Please copy the lines below exactly, from the first one through the line showing "return self.shank_r - self.neck_slope".
** Start **
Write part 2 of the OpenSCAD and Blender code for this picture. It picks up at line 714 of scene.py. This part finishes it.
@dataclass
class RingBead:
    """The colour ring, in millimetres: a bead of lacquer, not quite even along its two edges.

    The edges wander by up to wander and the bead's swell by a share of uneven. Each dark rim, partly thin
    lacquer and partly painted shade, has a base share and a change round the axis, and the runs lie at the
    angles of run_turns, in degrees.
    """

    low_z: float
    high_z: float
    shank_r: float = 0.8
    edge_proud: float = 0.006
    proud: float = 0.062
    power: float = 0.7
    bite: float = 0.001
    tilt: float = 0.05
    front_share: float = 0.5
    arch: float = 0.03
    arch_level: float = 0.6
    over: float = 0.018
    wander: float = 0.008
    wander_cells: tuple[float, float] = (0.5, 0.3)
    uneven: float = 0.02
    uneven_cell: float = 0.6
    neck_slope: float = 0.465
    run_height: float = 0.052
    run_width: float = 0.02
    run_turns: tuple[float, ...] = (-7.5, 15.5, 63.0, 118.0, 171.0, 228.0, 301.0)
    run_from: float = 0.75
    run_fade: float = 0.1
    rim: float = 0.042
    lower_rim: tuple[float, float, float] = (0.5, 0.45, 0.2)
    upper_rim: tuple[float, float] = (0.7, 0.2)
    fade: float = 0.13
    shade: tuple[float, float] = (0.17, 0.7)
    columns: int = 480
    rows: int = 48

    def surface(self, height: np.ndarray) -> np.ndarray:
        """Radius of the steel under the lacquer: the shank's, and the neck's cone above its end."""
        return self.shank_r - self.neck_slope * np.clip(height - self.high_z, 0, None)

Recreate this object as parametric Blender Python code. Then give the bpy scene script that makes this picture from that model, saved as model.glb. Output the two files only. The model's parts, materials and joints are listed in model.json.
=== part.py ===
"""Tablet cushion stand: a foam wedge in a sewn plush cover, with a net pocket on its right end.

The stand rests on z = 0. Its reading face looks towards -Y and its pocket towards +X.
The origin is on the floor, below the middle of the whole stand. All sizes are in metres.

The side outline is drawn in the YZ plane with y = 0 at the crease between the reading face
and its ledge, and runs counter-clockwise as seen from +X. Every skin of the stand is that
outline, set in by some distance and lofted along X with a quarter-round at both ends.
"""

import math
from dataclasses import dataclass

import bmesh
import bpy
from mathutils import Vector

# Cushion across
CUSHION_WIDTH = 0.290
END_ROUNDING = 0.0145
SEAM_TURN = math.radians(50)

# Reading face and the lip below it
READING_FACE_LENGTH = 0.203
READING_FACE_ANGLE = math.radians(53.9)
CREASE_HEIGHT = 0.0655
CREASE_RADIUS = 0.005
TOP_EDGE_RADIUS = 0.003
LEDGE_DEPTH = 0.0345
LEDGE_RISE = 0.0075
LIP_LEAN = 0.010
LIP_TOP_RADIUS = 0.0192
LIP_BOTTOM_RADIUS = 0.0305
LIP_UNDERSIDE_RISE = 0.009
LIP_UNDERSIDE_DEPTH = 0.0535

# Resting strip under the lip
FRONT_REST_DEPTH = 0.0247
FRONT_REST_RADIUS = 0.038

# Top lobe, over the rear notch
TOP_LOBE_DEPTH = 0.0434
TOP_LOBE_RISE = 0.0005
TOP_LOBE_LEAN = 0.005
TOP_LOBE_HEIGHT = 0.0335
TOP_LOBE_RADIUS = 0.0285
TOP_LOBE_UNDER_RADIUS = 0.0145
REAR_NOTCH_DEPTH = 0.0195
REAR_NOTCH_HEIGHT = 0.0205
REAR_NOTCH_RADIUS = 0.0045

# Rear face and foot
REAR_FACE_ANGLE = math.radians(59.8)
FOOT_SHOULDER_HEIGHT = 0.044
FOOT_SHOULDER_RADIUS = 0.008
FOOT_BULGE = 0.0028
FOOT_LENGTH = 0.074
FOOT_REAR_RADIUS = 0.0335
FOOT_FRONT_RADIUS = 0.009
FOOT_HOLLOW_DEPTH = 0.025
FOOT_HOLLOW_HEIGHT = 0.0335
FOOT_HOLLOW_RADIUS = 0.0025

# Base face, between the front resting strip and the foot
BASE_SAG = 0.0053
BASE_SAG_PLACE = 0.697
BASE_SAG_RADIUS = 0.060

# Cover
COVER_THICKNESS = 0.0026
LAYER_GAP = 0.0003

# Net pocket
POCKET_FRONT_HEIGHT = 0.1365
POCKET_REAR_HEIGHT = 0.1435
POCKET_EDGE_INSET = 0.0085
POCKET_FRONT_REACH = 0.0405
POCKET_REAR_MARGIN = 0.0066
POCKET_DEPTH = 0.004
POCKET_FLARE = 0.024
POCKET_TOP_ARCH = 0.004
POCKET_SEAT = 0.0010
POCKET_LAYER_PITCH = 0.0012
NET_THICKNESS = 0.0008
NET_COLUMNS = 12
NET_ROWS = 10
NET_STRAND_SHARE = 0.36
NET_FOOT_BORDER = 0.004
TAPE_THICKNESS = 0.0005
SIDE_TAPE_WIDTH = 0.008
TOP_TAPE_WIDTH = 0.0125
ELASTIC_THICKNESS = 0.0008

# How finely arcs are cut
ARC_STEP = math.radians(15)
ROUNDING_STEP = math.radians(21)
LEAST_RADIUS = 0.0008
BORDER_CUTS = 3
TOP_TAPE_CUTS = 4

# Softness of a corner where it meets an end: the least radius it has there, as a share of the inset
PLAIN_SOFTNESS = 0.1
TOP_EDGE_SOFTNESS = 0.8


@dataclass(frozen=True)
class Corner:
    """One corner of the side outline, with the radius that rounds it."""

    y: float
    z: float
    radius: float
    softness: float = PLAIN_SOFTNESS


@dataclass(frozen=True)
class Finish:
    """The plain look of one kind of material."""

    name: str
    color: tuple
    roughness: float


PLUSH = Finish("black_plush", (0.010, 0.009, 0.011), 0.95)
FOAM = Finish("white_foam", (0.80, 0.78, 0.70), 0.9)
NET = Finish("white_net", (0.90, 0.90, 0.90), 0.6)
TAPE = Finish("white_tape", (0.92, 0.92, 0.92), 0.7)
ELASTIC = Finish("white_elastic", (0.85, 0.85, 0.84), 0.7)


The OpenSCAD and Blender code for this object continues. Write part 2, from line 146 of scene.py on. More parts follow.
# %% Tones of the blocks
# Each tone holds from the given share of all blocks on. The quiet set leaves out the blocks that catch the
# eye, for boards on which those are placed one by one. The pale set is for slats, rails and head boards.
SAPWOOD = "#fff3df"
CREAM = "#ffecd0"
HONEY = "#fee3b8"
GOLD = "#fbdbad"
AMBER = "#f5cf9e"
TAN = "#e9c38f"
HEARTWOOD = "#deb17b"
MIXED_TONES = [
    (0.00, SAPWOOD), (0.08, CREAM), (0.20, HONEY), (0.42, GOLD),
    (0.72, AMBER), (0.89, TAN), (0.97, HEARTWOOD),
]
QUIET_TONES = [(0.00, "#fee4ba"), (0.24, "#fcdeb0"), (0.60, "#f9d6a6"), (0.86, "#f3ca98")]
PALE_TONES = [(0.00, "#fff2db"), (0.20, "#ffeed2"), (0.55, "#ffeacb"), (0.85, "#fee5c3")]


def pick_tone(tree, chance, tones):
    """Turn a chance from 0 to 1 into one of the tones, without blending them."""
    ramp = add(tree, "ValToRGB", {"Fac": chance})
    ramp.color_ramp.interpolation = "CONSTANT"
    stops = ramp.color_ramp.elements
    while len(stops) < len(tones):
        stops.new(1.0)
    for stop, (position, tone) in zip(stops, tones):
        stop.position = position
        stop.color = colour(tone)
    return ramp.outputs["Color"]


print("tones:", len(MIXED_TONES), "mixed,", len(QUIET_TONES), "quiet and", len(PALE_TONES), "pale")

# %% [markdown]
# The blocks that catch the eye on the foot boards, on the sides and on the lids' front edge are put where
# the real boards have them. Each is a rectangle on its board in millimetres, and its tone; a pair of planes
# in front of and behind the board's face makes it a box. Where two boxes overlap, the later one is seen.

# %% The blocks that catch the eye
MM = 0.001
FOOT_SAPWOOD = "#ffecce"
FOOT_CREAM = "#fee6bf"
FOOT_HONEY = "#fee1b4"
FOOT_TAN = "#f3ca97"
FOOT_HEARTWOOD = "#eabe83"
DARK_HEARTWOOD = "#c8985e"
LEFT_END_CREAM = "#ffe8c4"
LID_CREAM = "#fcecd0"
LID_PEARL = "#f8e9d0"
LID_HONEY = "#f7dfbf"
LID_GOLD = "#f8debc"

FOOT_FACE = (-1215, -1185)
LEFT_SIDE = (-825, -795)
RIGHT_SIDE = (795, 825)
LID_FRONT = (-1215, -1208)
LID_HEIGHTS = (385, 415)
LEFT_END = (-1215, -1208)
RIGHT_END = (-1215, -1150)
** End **
◆ ANSWER BELOW:
Write part 2 of the OpenSCAD and Blender code for this picture. It picks up at line 714 of scene.py. This part finishes it.
@dataclass
class RingBead:
    """The colour ring, in millimetres: a bead of lacquer, not quite even along its two edges.

    The edges wander by up to wander and the bead's swell by a share of uneven. Each dark rim, partly thin
    lacquer and partly painted shade, has a base share and a change round the axis, and the runs lie at the
    angles of run_turns, in degrees.
    """

    low_z: float
    high_z: float
    shank_r: float = 0.8
    edge_proud: float = 0.006
    proud: float = 0.062
    power: float = 0.7
    bite: float = 0.001
    tilt: float = 0.05
    front_share: float = 0.5
    arch: float = 0.03
    arch_level: float = 0.6
    over: float = 0.018
    wander: float = 0.008
    wander_cells: tuple[float, float] = (0.5, 0.3)
    uneven: float = 0.02
    uneven_cell: float = 0.6
    neck_slope: float = 0.465
    run_height: float = 0.052
    run_width: float = 0.02
    run_turns: tuple[float, ...] = (-7.5, 15.5, 63.0, 118.0, 171.0, 228.0, 301.0)
    run_from: float = 0.75
    run_fade: float = 0.1
    rim: float = 0.042
    lower_rim: tuple[float, float, float] = (0.5, 0.45, 0.2)
    upper_rim: tuple[float, float] = (0.7, 0.2)
    fade: float = 0.13
    shade: tuple[float, float] = (0.17, 0.7)
    columns: int = 480
    rows: int = 48

    def surface(self, height: np.ndarray) -> np.ndarray:
        """Radius of the steel under the lacquer: the shank's, and the neck's cone above its end."""
        return self.shank_r - self.neck_slope * np.clip(height - self.high_z, 0, None)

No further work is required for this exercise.